──────── INPUT FOR THIS TASK

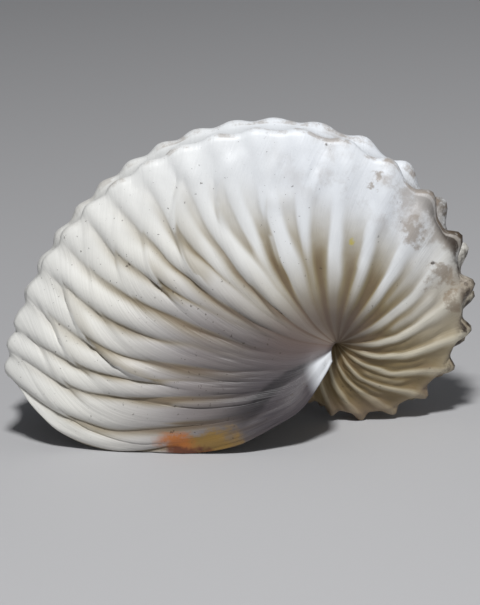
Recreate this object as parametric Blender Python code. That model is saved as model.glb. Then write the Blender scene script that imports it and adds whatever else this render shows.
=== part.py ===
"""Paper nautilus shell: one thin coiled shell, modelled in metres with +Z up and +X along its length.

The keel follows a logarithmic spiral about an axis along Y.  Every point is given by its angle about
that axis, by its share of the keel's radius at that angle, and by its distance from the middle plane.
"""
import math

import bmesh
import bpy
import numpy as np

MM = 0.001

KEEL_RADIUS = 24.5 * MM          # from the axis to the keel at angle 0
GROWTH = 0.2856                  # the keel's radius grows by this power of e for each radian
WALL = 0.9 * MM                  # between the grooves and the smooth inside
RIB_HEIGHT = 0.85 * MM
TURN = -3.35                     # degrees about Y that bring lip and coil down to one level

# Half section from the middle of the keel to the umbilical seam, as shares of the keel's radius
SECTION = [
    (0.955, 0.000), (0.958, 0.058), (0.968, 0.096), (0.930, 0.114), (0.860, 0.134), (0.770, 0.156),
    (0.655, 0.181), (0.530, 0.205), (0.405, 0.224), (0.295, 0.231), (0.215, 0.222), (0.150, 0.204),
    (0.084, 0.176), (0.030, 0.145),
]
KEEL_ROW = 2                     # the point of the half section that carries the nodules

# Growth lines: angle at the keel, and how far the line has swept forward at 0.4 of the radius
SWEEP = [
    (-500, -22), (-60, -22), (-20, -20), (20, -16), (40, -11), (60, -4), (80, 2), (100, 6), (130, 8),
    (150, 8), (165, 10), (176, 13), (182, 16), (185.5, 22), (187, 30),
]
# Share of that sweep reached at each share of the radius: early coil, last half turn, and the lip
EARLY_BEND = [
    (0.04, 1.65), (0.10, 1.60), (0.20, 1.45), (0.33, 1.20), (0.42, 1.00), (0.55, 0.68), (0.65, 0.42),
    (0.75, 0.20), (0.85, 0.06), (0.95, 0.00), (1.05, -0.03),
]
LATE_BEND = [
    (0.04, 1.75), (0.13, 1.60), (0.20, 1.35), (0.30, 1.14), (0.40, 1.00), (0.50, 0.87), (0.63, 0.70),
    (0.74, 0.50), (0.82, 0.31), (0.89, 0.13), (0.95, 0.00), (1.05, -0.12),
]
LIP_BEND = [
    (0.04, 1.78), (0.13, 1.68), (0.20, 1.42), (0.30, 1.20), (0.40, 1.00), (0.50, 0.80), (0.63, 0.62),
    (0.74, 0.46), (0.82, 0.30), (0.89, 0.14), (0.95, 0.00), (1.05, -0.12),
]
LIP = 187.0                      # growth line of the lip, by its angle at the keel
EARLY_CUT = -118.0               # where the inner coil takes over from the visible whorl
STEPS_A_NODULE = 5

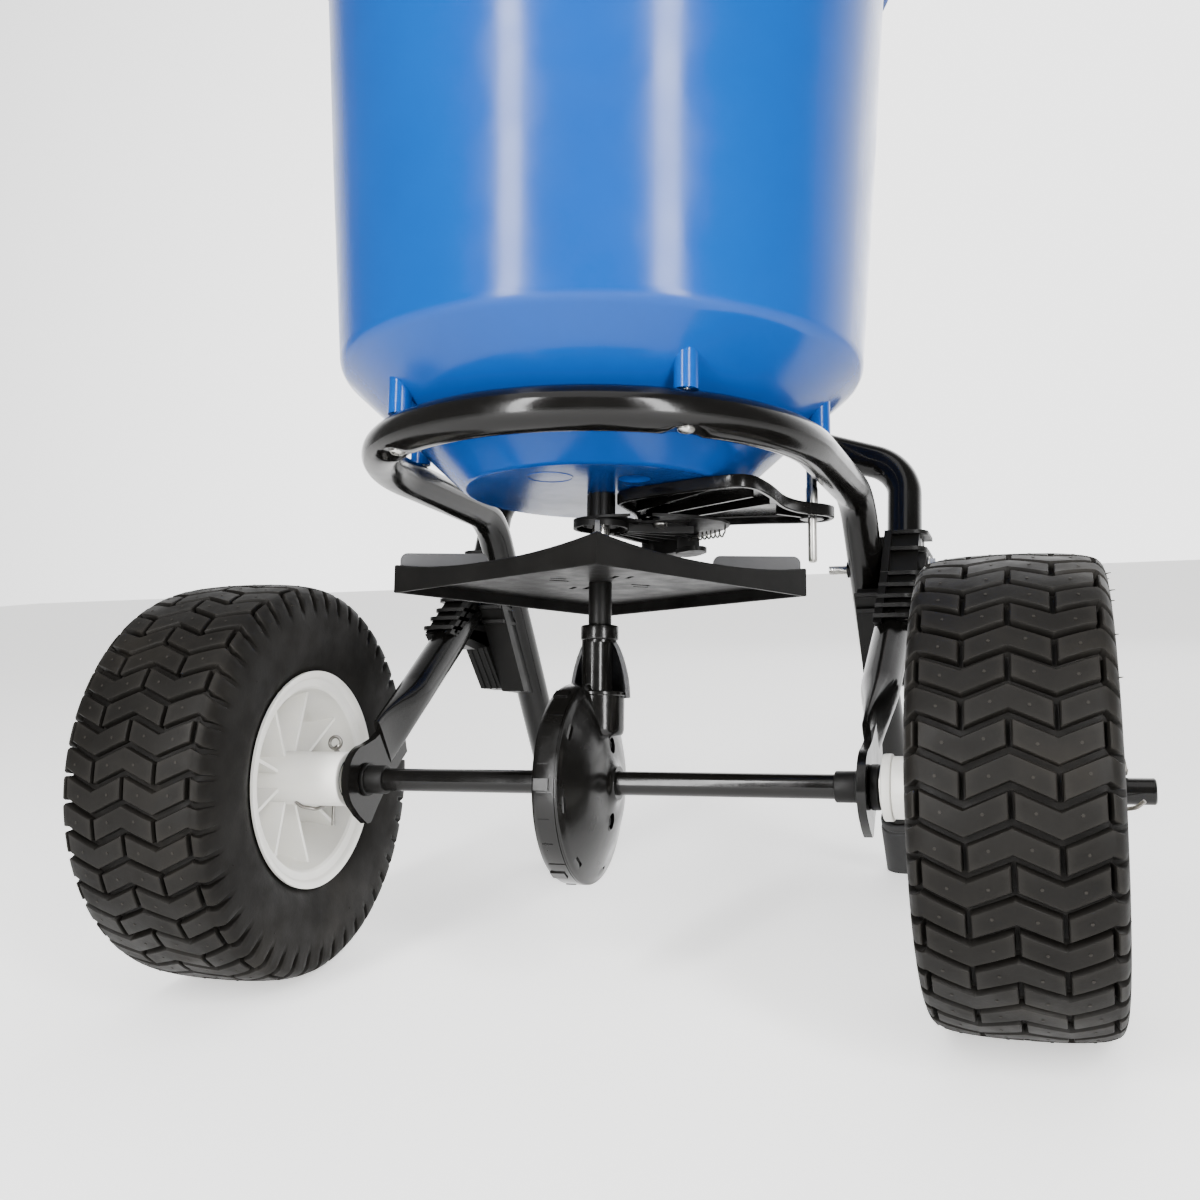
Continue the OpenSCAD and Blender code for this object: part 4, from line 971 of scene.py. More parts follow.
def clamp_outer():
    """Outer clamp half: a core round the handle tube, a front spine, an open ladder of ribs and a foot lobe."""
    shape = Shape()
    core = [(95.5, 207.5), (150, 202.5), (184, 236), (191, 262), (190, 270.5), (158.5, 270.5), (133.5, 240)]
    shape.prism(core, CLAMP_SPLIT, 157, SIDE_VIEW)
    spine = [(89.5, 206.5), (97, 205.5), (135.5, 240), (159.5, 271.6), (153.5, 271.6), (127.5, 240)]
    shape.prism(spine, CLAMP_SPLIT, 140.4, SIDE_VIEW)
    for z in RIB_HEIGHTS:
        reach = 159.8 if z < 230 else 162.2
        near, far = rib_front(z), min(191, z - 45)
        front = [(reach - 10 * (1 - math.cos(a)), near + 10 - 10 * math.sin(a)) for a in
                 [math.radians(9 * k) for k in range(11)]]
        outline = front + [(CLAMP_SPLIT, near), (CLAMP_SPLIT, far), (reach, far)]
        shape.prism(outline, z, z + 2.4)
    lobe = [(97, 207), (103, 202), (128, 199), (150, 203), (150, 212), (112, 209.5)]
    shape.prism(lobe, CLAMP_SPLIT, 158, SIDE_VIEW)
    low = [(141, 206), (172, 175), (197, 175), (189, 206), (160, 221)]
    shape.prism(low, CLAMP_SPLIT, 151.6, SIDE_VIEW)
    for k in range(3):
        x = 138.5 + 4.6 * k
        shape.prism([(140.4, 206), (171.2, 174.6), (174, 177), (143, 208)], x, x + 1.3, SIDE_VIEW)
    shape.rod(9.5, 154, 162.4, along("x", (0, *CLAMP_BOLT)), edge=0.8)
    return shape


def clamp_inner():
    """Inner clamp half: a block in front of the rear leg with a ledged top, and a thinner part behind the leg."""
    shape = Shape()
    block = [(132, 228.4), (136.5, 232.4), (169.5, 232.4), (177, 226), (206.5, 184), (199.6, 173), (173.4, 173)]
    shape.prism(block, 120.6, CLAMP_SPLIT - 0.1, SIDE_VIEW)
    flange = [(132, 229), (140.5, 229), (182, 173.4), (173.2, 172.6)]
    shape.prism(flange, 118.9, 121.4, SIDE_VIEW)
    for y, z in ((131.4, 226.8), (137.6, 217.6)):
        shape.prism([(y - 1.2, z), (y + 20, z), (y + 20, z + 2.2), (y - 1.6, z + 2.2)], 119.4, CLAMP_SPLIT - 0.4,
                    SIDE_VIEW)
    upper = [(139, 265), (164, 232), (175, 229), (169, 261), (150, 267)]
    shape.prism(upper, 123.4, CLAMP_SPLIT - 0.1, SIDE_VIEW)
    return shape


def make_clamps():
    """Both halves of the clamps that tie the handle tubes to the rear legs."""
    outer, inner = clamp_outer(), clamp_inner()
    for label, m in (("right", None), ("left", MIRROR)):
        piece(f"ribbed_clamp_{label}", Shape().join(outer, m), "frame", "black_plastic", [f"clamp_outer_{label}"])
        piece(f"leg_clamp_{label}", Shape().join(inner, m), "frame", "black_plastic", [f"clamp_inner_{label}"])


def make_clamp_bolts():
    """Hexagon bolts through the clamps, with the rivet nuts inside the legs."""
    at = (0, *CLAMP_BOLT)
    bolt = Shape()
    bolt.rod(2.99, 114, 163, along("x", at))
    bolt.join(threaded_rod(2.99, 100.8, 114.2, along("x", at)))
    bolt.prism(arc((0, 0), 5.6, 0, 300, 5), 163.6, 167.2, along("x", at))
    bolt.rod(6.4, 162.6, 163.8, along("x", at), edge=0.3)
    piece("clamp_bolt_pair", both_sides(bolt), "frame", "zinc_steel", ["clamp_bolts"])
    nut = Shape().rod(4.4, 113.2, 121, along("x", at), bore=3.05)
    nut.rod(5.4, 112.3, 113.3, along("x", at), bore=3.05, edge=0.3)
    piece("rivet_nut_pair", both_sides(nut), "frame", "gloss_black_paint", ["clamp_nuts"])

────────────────

* **EXERCISE**
Copy out the full material exactly as it appears.

* **REPLY**
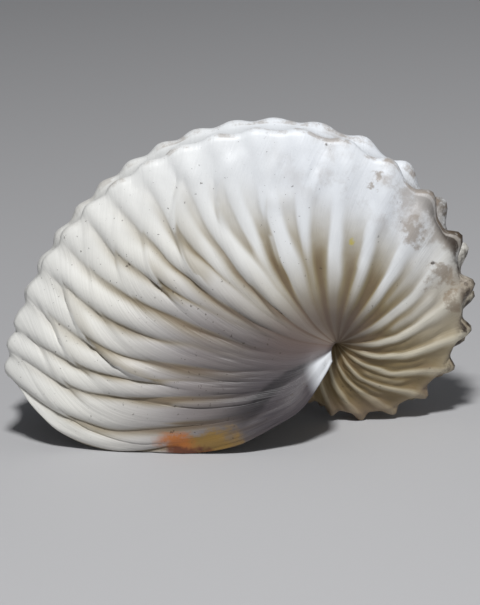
Recreate this object as parametric Blender Python code. That model is saved as model.glb. Then write the Blender scene script that imports it and adds whatever else this render shows.
=== part.py ===
"""Paper nautilus shell: one thin coiled shell, modelled in metres with +Z up and +X along its length.

The keel follows a logarithmic spiral about an axis along Y.  Every point is given by its angle about
that axis, by its share of the keel's radius at that angle, and by its distance from the middle plane.
"""
import math

import bmesh
import bpy
import numpy as np

MM = 0.001

KEEL_RADIUS = 24.5 * MM          # from the axis to the keel at angle 0
GROWTH = 0.2856                  # the keel's radius grows by this power of e for each radian
WALL = 0.9 * MM                  # between the grooves and the smooth inside
RIB_HEIGHT = 0.85 * MM
TURN = -3.35                     # degrees about Y that bring lip and coil down to one level

# Half section from the middle of the keel to the umbilical seam, as shares of the keel's radius
SECTION = [
    (0.955, 0.000), (0.958, 0.058), (0.968, 0.096), (0.930, 0.114), (0.860, 0.134), (0.770, 0.156),
    (0.655, 0.181), (0.530, 0.205), (0.405, 0.224), (0.295, 0.231), (0.215, 0.222), (0.150, 0.204),
    (0.084, 0.176), (0.030, 0.145),
]
KEEL_ROW = 2                     # the point of the half section that carries the nodules

# Growth lines: angle at the keel, and how far the line has swept forward at 0.4 of the radius
SWEEP = [
    (-500, -22), (-60, -22), (-20, -20), (20, -16), (40, -11), (60, -4), (80, 2), (100, 6), (130, 8),
    (150, 8), (165, 10), (176, 13), (182, 16), (185.5, 22), (187, 30),
]
# Share of that sweep reached at each share of the radius: early coil, last half turn, and the lip
EARLY_BEND = [
    (0.04, 1.65), (0.10, 1.60), (0.20, 1.45), (0.33, 1.20), (0.42, 1.00), (0.55, 0.68), (0.65, 0.42),
    (0.75, 0.20), (0.85, 0.06), (0.95, 0.00), (1.05, -0.03),
]
LATE_BEND = [
    (0.04, 1.75), (0.13, 1.60), (0.20, 1.35), (0.30, 1.14), (0.40, 1.00), (0.50, 0.87), (0.63, 0.70),
    (0.74, 0.50), (0.82, 0.31), (0.89, 0.13), (0.95, 0.00), (1.05, -0.12),
]
LIP_BEND = [
    (0.04, 1.78), (0.13, 1.68), (0.20, 1.42), (0.30, 1.20), (0.40, 1.00), (0.50, 0.80), (0.63, 0.62),
    (0.74, 0.46), (0.82, 0.30), (0.89, 0.14), (0.95, 0.00), (1.05, -0.12),
]
LIP = 187.0                      # growth line of the lip, by its angle at the keel
EARLY_CUT = -118.0               # where the inner coil takes over from the visible whorl
STEPS_A_NODULE = 5

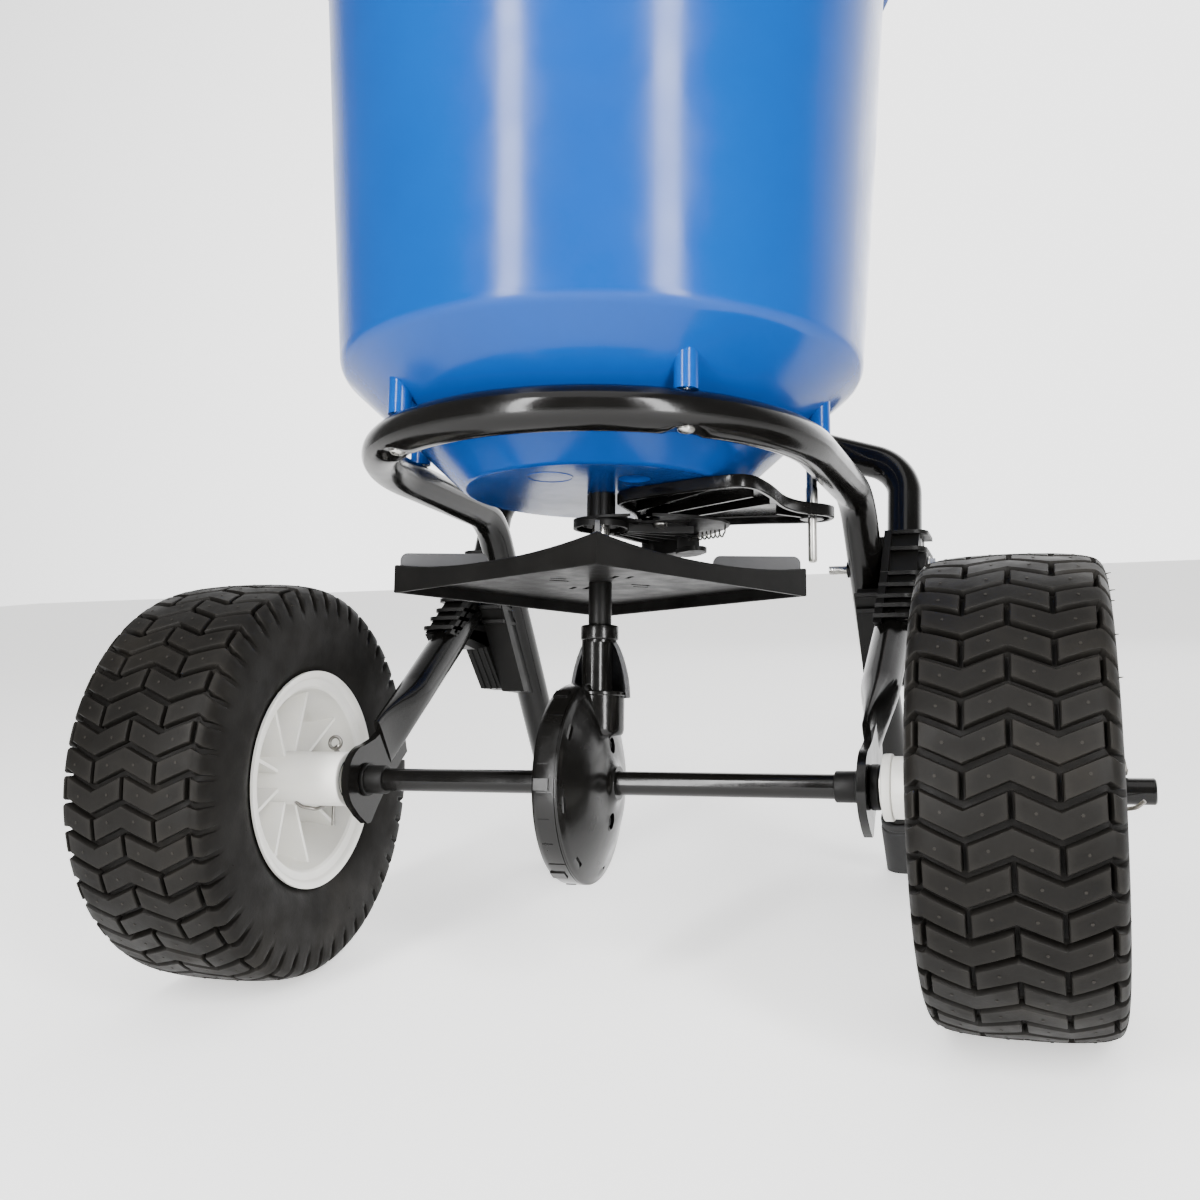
Continue the OpenSCAD and Blender code for this object: part 4, from line 971 of scene.py. More parts follow.
def clamp_outer():
    """Outer clamp half: a core round the handle tube, a front spine, an open ladder of ribs and a foot lobe."""
    shape = Shape()
    core = [(95.5, 207.5), (150, 202.5), (184, 236), (191, 262), (190, 270.5), (158.5, 270.5), (133.5, 240)]
    shape.prism(core, CLAMP_SPLIT, 157, SIDE_VIEW)
    spine = [(89.5, 206.5), (97, 205.5), (135.5, 240), (159.5, 271.6), (153.5, 271.6), (127.5, 240)]
    shape.prism(spine, CLAMP_SPLIT, 140.4, SIDE_VIEW)
    for z in RIB_HEIGHTS:
        reach = 159.8 if z < 230 else 162.2
        near, far = rib_front(z), min(191, z - 45)
        front = [(reach - 10 * (1 - math.cos(a)), near + 10 - 10 * math.sin(a)) for a in
                 [math.radians(9 * k) for k in range(11)]]
        outline = front + [(CLAMP_SPLIT, near), (CLAMP_SPLIT, far), (reach, far)]
        shape.prism(outline, z, z + 2.4)
    lobe = [(97, 207), (103, 202), (128, 199), (150, 203), (150, 212), (112, 209.5)]
    shape.prism(lobe, CLAMP_SPLIT, 158, SIDE_VIEW)
    low = [(141, 206), (172, 175), (197, 175), (189, 206), (160, 221)]
    shape.prism(low, CLAMP_SPLIT, 151.6, SIDE_VIEW)
    for k in range(3):
        x = 138.5 + 4.6 * k
        shape.prism([(140.4, 206), (171.2, 174.6), (174, 177), (143, 208)], x, x + 1.3, SIDE_VIEW)
    shape.rod(9.5, 154, 162.4, along("x", (0, *CLAMP_BOLT)), edge=0.8)
    return shape


def clamp_inner():
    """Inner clamp half: a block in front of the rear leg with a ledged top, and a thinner part behind the leg."""
    shape = Shape()
    block = [(132, 228.4), (136.5, 232.4), (169.5, 232.4), (177, 226), (206.5, 184), (199.6, 173), (173.4, 173)]
    shape.prism(block, 120.6, CLAMP_SPLIT - 0.1, SIDE_VIEW)
    flange = [(132, 229), (140.5, 229), (182, 173.4), (173.2, 172.6)]
    shape.prism(flange, 118.9, 121.4, SIDE_VIEW)
    for y, z in ((131.4, 226.8), (137.6, 217.6)):
        shape.prism([(y - 1.2, z), (y + 20, z), (y + 20, z + 2.2), (y - 1.6, z + 2.2)], 119.4, CLAMP_SPLIT - 0.4,
                    SIDE_VIEW)
    upper = [(139, 265), (164, 232), (175, 229), (169, 261), (150, 267)]
    shape.prism(upper, 123.4, CLAMP_SPLIT - 0.1, SIDE_VIEW)
    return shape


def make_clamps():
    """Both halves of the clamps that tie the handle tubes to the rear legs."""
    outer, inner = clamp_outer(), clamp_inner()
    for label, m in (("right", None), ("left", MIRROR)):
        piece(f"ribbed_clamp_{label}", Shape().join(outer, m), "frame", "black_plastic", [f"clamp_outer_{label}"])
        piece(f"leg_clamp_{label}", Shape().join(inner, m), "frame", "black_plastic", [f"clamp_inner_{label}"])


def make_clamp_bolts():
    """Hexagon bolts through the clamps, with the rivet nuts inside the legs."""
    at = (0, *CLAMP_BOLT)
    bolt = Shape()
    bolt.rod(2.99, 114, 163, along("x", at))
    bolt.join(threaded_rod(2.99, 100.8, 114.2, along("x", at)))
    bolt.prism(arc((0, 0), 5.6, 0, 300, 5), 163.6, 167.2, along("x", at))
    bolt.rod(6.4, 162.6, 163.8, along("x", at), edge=0.3)
    piece("clamp_bolt_pair", both_sides(bolt), "frame", "zinc_steel", ["clamp_bolts"])
    nut = Shape().rod(4.4, 113.2, 121, along("x", at), bore=3.05)
    nut.rod(5.4, 112.3, 113.3, along("x", at), bore=3.05, edge=0.3)
    piece("rivet_nut_pair", both_sides(nut), "frame", "gloss_black_paint", ["clamp_nuts"])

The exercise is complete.